PROBLEM REQUIREMENTS — Which lines run from the first one up to and including the one with "return -soft_max(-one, -two, reach)"? Print exactly those.

RECORDED DATA —
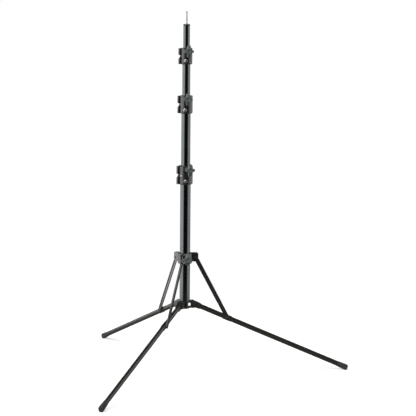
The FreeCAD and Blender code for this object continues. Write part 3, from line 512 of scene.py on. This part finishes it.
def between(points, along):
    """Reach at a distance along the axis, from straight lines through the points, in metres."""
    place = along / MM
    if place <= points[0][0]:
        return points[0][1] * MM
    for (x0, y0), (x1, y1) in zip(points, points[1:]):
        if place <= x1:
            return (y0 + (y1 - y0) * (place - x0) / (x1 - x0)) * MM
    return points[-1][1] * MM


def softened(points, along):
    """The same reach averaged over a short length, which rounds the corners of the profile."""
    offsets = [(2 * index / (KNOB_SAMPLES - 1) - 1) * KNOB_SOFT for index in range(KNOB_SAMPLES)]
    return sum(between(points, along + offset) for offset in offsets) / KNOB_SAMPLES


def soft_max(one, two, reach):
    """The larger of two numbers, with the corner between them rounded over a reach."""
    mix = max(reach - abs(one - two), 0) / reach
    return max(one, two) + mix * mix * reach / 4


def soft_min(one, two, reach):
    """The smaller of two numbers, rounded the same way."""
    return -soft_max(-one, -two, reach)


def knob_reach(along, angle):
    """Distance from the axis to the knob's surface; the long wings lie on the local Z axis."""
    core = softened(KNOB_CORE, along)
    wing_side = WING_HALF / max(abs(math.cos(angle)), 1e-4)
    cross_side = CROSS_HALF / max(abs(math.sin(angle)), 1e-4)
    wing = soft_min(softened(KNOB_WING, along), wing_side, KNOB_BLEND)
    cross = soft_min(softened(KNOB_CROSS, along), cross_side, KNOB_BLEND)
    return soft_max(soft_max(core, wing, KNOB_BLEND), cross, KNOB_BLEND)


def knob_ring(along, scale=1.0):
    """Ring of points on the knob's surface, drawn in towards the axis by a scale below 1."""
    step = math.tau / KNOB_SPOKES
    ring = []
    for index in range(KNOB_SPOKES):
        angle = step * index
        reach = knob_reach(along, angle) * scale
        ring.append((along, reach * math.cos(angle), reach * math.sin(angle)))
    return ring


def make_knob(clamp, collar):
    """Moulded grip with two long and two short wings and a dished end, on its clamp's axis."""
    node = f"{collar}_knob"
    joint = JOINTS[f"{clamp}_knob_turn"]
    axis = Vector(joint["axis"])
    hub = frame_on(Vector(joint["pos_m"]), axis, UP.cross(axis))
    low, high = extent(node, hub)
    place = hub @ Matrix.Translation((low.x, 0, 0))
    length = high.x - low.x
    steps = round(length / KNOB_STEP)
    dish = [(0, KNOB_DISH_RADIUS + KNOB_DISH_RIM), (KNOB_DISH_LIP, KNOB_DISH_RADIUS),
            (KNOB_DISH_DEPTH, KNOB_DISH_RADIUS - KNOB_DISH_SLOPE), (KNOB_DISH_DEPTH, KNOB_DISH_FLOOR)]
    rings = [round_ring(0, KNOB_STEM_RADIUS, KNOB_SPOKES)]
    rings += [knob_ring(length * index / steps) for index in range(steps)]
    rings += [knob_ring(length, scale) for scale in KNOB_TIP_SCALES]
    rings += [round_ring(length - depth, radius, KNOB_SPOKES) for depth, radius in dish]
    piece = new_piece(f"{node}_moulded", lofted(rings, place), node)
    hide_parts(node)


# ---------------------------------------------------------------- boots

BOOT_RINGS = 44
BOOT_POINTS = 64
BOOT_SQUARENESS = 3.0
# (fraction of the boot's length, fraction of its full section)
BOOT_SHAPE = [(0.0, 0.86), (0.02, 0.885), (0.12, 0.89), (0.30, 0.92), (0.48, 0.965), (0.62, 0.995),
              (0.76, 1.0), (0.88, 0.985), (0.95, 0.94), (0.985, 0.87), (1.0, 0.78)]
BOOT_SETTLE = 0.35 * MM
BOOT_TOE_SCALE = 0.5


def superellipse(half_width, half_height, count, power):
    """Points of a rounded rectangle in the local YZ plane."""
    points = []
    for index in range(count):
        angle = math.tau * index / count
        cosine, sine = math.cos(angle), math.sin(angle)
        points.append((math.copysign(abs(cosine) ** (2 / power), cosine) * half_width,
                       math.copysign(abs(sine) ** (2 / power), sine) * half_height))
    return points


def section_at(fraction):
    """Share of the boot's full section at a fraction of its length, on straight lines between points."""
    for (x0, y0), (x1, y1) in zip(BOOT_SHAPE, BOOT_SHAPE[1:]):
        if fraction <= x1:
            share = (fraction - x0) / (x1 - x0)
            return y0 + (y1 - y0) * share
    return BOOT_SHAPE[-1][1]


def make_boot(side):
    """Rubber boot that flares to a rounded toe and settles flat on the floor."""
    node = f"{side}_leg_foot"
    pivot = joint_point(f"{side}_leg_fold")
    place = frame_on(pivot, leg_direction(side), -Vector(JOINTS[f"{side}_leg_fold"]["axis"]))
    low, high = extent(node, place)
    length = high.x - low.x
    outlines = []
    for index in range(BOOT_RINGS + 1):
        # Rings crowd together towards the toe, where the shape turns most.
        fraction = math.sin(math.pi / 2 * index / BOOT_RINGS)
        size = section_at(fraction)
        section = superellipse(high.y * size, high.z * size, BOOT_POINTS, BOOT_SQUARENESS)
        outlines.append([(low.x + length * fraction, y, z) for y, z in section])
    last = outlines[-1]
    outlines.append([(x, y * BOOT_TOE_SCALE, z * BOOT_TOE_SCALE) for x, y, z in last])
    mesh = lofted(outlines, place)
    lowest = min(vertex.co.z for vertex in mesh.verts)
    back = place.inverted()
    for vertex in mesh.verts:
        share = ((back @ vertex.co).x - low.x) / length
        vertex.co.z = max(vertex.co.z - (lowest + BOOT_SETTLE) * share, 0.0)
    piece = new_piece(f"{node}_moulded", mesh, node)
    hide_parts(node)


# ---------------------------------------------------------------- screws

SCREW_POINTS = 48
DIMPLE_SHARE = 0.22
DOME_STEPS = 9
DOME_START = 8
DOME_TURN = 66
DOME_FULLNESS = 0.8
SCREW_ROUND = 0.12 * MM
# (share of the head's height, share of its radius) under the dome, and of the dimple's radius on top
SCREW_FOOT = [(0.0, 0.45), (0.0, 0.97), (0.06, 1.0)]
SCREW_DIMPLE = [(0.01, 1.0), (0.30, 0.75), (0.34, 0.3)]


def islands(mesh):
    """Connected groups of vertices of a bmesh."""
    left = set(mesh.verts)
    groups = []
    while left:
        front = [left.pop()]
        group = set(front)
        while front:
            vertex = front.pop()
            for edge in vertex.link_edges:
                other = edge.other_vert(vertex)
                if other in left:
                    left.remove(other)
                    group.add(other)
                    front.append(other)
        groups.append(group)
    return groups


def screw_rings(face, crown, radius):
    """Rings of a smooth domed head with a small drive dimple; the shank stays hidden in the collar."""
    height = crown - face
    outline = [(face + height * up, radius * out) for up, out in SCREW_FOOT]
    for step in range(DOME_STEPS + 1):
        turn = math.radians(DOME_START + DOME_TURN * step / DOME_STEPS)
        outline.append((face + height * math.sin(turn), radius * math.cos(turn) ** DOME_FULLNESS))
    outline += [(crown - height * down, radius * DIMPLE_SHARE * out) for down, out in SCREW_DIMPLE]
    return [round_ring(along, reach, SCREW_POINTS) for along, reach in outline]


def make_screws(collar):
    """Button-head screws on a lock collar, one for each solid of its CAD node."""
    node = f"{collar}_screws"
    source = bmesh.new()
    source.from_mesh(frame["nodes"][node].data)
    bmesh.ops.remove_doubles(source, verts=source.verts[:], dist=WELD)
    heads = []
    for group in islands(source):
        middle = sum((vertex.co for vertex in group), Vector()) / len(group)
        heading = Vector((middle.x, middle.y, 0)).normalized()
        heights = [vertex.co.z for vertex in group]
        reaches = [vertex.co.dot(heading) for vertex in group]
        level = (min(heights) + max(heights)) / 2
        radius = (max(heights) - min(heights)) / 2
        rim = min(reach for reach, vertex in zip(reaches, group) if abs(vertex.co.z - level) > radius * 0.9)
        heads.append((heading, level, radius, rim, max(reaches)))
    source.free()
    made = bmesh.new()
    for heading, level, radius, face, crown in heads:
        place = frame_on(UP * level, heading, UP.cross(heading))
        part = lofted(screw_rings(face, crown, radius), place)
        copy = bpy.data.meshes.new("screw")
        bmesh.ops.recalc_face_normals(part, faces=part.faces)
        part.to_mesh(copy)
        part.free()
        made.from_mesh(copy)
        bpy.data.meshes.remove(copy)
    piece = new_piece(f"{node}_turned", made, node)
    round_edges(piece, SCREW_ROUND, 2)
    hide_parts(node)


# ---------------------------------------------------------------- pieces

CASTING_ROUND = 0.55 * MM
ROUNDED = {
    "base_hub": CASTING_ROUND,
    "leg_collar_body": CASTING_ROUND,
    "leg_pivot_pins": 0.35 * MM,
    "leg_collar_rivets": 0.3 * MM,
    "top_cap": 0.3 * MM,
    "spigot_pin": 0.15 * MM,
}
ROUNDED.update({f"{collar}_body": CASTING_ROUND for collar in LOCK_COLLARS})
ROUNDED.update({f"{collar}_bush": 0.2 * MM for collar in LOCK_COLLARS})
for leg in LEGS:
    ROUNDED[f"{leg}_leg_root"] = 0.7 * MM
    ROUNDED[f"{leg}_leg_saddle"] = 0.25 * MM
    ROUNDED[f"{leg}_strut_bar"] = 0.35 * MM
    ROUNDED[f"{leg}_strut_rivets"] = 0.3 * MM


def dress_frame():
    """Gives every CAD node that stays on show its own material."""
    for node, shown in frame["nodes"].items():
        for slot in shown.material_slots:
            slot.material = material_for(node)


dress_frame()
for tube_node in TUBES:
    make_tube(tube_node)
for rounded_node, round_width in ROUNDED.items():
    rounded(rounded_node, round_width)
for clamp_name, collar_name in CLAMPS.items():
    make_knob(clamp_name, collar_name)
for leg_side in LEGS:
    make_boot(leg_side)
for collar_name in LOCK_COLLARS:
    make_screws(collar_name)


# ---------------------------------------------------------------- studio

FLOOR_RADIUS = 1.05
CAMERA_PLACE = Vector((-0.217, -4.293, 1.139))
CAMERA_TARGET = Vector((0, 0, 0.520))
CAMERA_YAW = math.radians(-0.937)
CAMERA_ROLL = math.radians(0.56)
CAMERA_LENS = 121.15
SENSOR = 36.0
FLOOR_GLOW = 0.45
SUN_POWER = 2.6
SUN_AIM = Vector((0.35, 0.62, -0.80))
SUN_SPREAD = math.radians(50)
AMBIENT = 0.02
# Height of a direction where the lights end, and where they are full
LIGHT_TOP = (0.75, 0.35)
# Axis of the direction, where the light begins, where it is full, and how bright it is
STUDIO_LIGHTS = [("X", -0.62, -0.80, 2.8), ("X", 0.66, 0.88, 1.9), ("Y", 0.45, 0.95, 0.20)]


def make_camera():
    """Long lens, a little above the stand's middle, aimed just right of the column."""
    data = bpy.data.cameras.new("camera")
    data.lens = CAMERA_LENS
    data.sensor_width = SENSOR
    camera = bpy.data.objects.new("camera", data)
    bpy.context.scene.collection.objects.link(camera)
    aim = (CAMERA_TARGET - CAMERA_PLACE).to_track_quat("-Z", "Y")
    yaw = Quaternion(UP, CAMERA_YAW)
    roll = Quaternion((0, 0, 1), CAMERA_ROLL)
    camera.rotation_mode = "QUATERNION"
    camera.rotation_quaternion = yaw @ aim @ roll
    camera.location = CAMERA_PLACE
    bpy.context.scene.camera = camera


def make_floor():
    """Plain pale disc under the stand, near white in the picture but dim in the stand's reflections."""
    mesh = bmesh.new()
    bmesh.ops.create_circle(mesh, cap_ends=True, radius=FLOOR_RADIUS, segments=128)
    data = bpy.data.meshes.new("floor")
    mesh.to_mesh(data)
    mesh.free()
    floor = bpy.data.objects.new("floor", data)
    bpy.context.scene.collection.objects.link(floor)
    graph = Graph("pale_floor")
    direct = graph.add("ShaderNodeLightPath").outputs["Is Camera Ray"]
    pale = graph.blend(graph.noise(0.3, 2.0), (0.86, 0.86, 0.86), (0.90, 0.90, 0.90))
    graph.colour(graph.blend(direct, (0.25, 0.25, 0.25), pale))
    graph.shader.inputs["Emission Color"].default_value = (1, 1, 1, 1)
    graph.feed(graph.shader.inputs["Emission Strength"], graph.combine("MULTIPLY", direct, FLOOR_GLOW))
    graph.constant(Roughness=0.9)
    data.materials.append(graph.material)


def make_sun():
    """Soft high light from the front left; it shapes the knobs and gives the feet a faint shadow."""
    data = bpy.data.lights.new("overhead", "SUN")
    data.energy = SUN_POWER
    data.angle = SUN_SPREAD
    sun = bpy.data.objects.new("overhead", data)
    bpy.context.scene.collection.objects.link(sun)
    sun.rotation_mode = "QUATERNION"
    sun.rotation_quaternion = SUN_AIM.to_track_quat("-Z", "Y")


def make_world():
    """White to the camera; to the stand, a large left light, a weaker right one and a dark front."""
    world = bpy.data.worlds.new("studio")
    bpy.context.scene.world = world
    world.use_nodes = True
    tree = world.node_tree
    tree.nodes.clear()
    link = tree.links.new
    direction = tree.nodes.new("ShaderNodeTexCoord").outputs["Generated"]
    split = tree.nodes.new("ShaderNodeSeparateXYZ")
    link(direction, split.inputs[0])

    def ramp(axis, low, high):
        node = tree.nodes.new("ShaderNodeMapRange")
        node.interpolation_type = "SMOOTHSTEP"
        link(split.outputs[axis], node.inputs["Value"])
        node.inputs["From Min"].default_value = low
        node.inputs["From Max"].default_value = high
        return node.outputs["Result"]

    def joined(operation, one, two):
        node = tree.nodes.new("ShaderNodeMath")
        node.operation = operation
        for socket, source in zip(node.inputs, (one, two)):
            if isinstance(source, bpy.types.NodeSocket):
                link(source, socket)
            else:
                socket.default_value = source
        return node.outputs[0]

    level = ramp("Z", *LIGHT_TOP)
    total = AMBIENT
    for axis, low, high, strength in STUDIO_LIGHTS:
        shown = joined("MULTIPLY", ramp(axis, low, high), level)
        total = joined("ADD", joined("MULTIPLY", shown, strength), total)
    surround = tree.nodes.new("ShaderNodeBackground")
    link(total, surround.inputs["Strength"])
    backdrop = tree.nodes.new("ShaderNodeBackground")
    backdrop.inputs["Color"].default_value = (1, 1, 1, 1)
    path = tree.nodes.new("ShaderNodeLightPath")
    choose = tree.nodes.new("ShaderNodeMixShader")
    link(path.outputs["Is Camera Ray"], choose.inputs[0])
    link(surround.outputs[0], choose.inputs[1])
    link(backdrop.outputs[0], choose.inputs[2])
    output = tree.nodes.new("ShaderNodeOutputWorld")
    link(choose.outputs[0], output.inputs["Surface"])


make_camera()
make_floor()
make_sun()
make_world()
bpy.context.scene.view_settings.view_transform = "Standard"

EXERCISE RESULT —
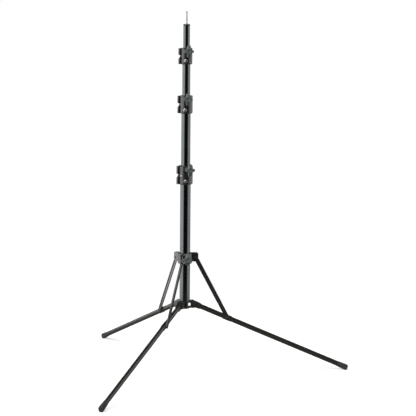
The FreeCAD and Blender code for this object continues. Write part 3, from line 512 of scene.py on. This part finishes it.
def between(points, along):
    """Reach at a distance along the axis, from straight lines through the points, in metres."""
    place = along / MM
    if place <= points[0][0]:
        return points[0][1] * MM
    for (x0, y0), (x1, y1) in zip(points, points[1:]):
        if place <= x1:
            return (y0 + (y1 - y0) * (place - x0) / (x1 - x0)) * MM
    return points[-1][1] * MM


def softened(points, along):
    """The same reach averaged over a short length, which rounds the corners of the profile."""
    offsets = [(2 * index / (KNOB_SAMPLES - 1) - 1) * KNOB_SOFT for index in range(KNOB_SAMPLES)]
    return sum(between(points, along + offset) for offset in offsets) / KNOB_SAMPLES


def soft_max(one, two, reach):
    """The larger of two numbers, with the corner between them rounded over a reach."""
    mix = max(reach - abs(one - two), 0) / reach
    return max(one, two) + mix * mix * reach / 4


def soft_min(one, two, reach):
    """The smaller of two numbers, rounded the same way."""
    return -soft_max(-one, -two, reach)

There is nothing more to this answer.